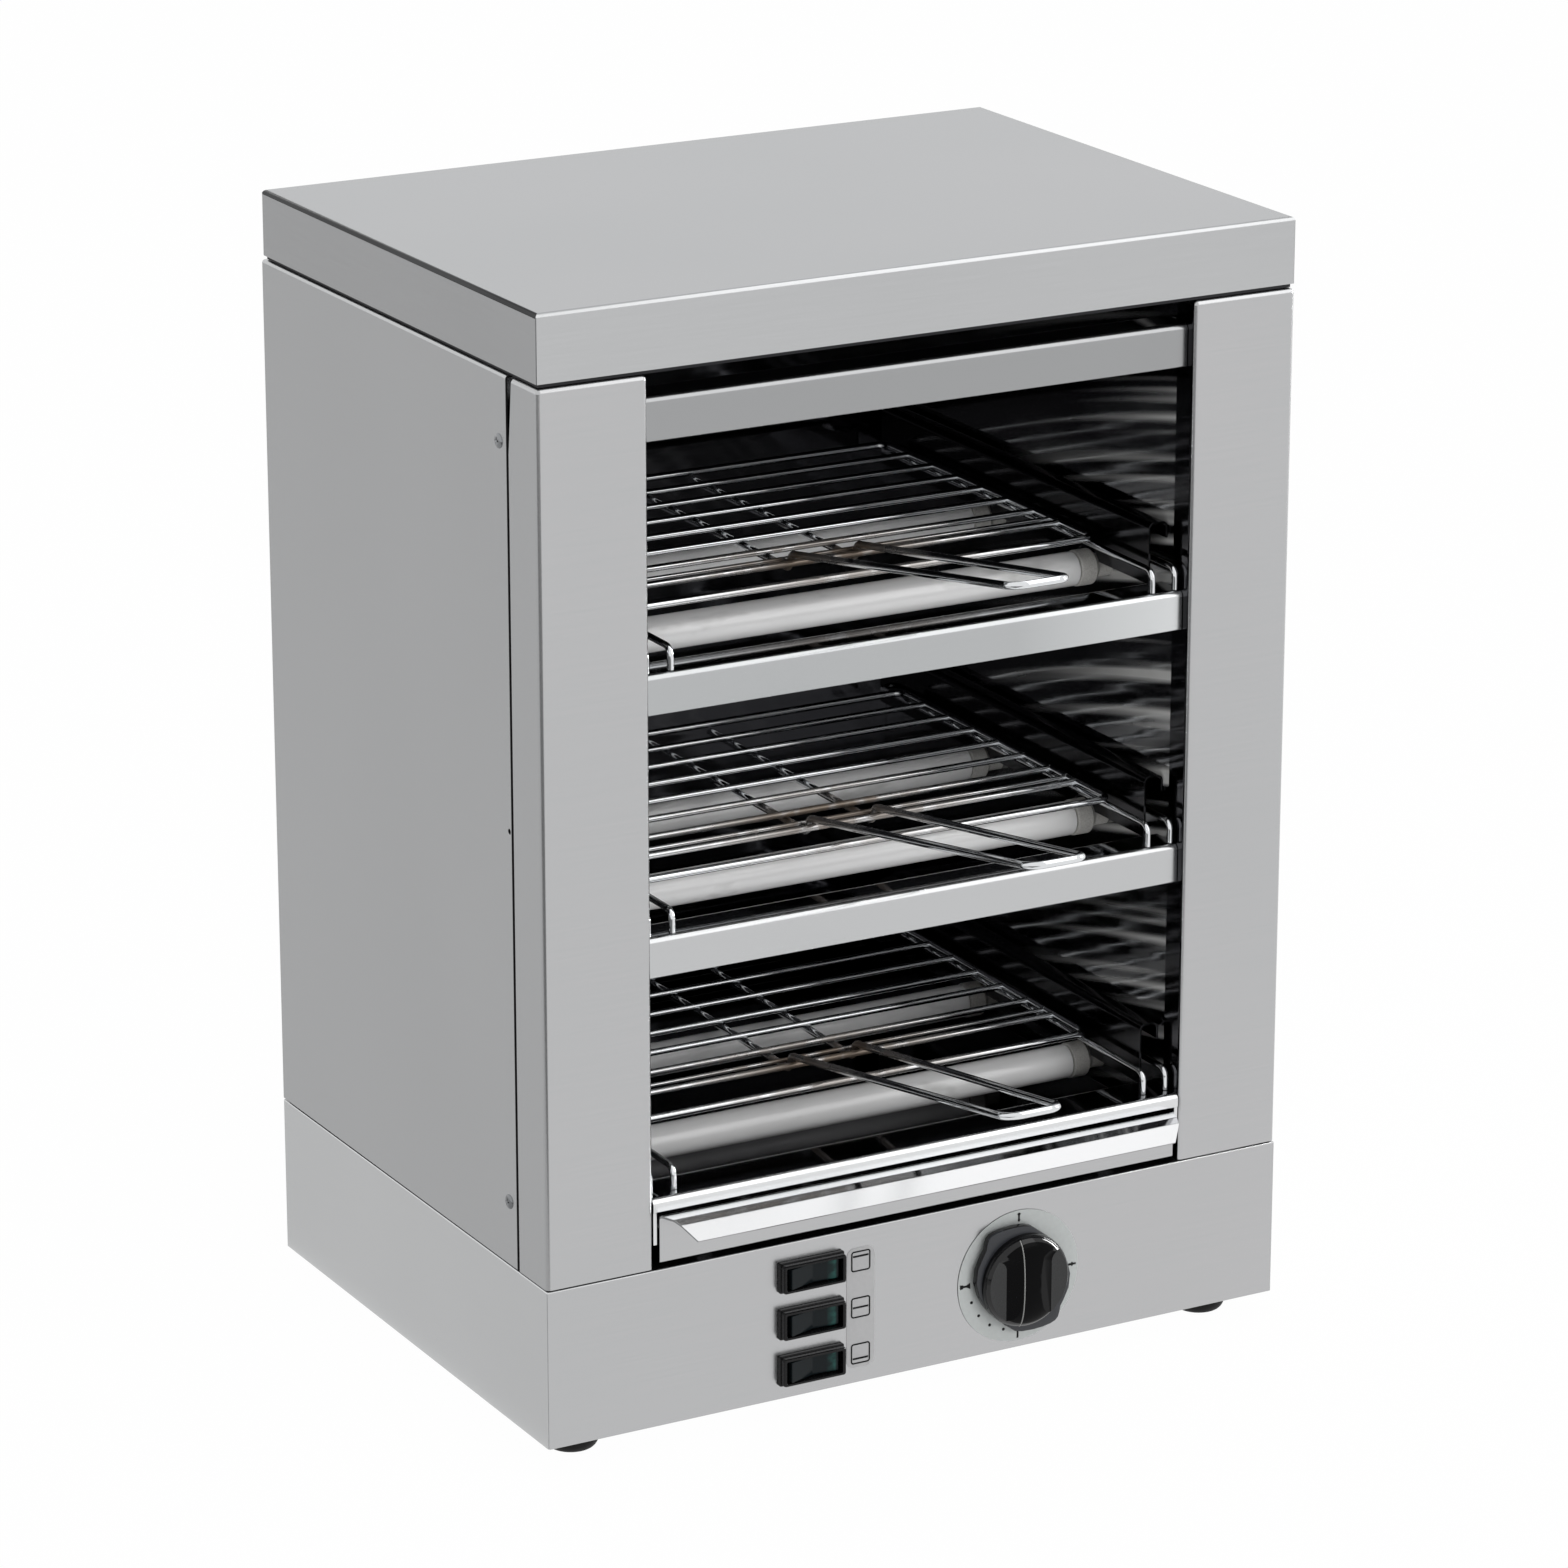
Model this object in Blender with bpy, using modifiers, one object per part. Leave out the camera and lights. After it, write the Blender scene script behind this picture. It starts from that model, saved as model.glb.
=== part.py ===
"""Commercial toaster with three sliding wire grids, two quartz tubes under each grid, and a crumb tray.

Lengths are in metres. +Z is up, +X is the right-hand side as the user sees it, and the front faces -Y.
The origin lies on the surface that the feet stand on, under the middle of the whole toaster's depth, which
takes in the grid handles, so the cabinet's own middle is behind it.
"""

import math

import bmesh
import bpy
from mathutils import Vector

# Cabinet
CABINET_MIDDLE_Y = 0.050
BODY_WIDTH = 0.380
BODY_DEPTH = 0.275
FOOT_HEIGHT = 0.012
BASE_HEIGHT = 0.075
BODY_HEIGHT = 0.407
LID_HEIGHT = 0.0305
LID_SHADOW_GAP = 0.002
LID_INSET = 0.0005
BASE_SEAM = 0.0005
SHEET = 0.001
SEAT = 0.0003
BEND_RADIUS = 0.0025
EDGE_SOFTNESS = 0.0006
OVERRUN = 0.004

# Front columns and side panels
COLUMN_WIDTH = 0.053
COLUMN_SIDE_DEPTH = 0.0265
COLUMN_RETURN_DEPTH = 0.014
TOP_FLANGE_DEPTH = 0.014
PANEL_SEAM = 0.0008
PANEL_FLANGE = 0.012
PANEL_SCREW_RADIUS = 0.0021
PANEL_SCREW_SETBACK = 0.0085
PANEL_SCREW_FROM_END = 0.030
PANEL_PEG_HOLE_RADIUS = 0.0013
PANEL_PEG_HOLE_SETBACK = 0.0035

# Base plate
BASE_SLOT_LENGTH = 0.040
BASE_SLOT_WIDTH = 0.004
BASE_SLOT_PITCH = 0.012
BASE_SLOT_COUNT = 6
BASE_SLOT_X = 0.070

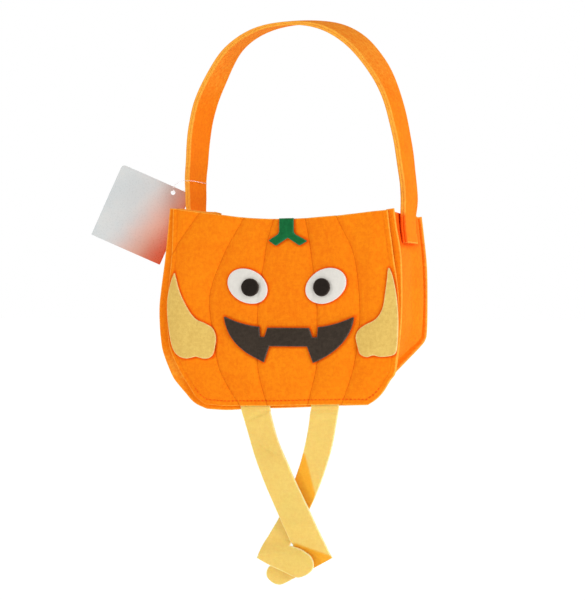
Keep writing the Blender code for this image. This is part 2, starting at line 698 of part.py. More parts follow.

#####

■ Problem details: Return exactly the leading lines of the listing, stopping after the line in which "from mathutils import Vector" occurs.

■ Solution:
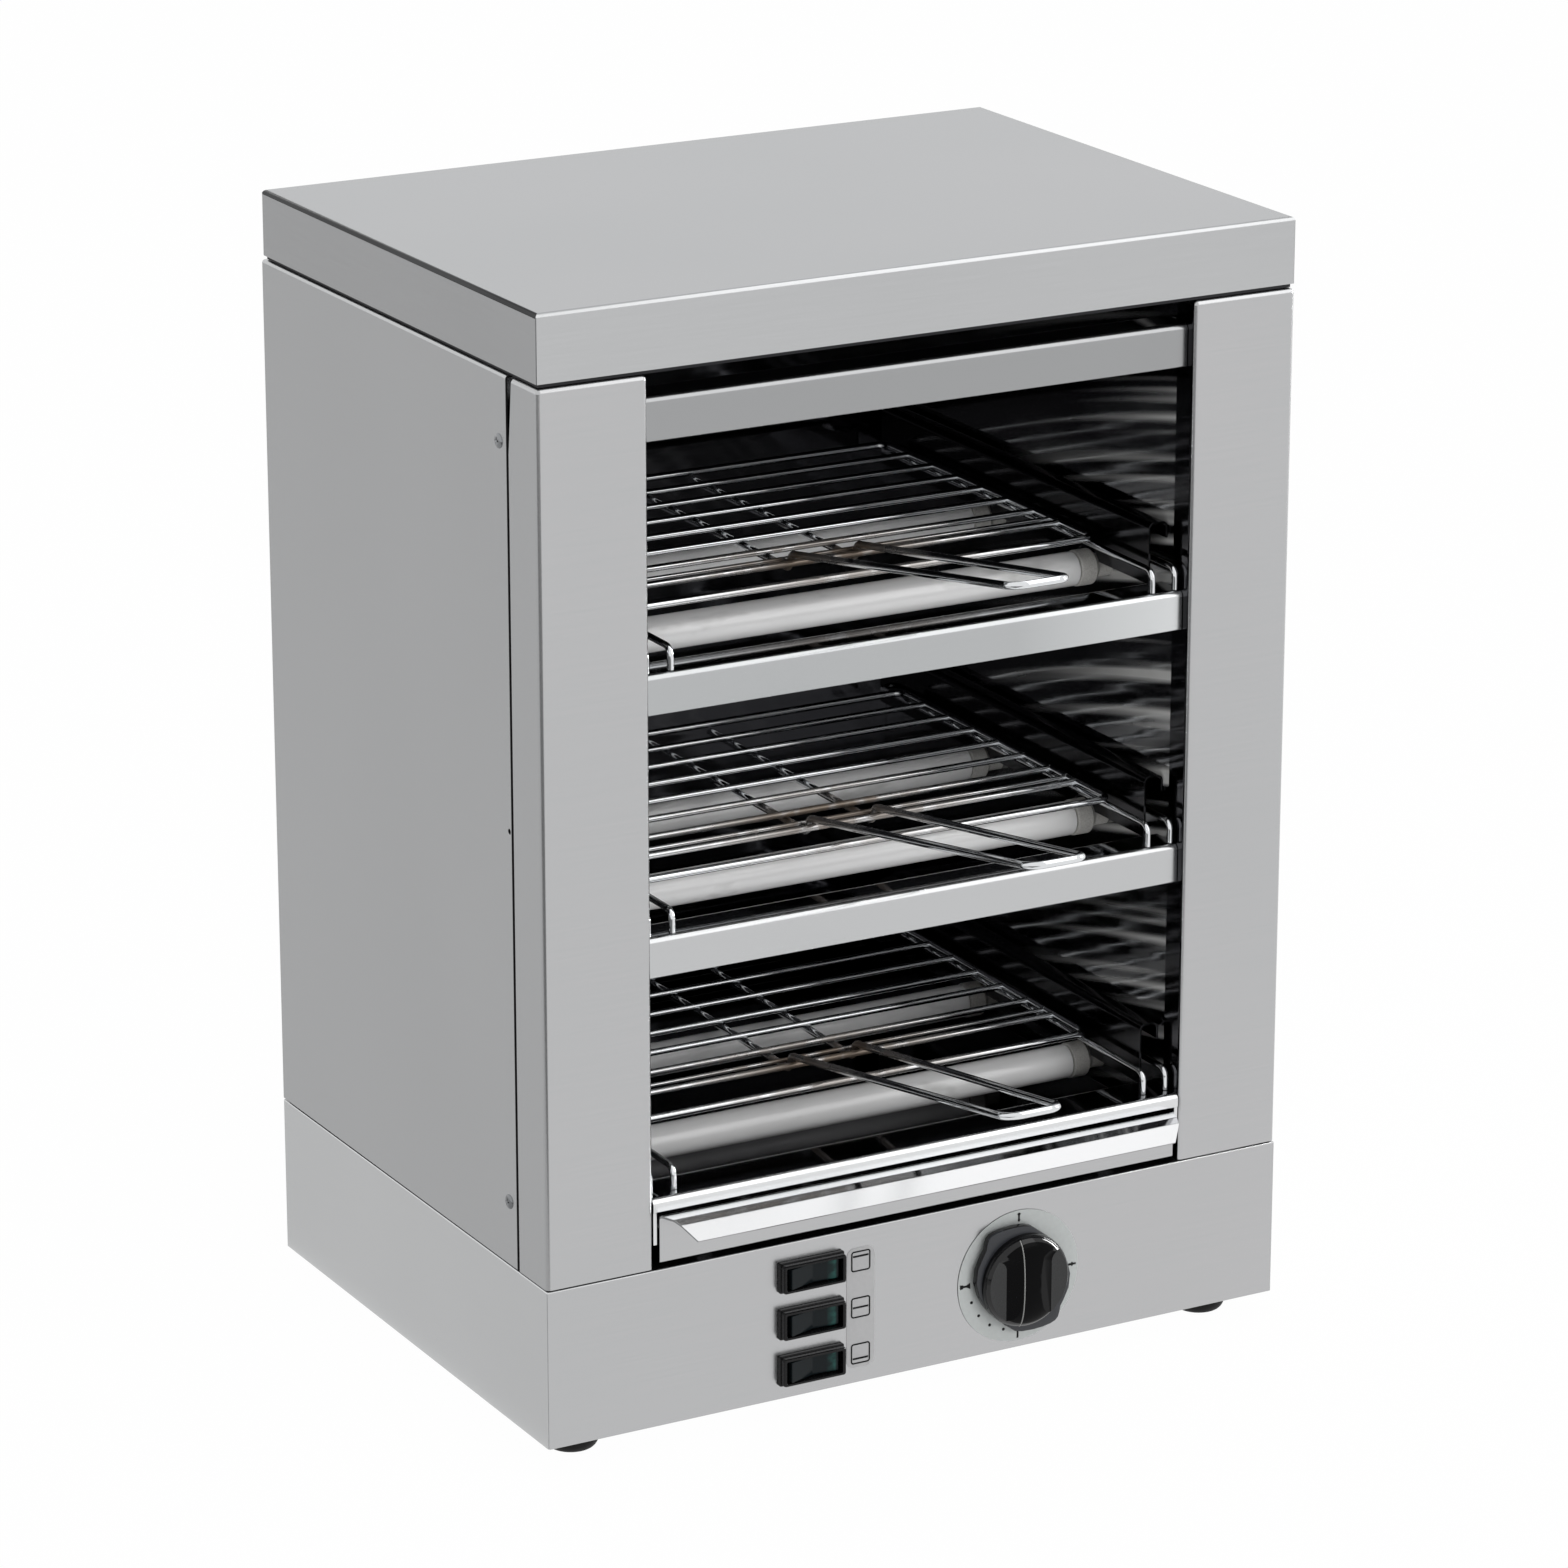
Model this object in Blender with bpy, using modifiers, one object per part. Leave out the camera and lights. After it, write the Blender scene script behind this picture. It starts from that model, saved as model.glb.
=== part.py ===
"""Commercial toaster with three sliding wire grids, two quartz tubes under each grid, and a crumb tray.

Lengths are in metres. +Z is up, +X is the right-hand side as the user sees it, and the front faces -Y.
The origin lies on the surface that the feet stand on, under the middle of the whole toaster's depth, which
takes in the grid handles, so the cabinet's own middle is behind it.
"""

import math

import bmesh
import bpy
from mathutils import Vector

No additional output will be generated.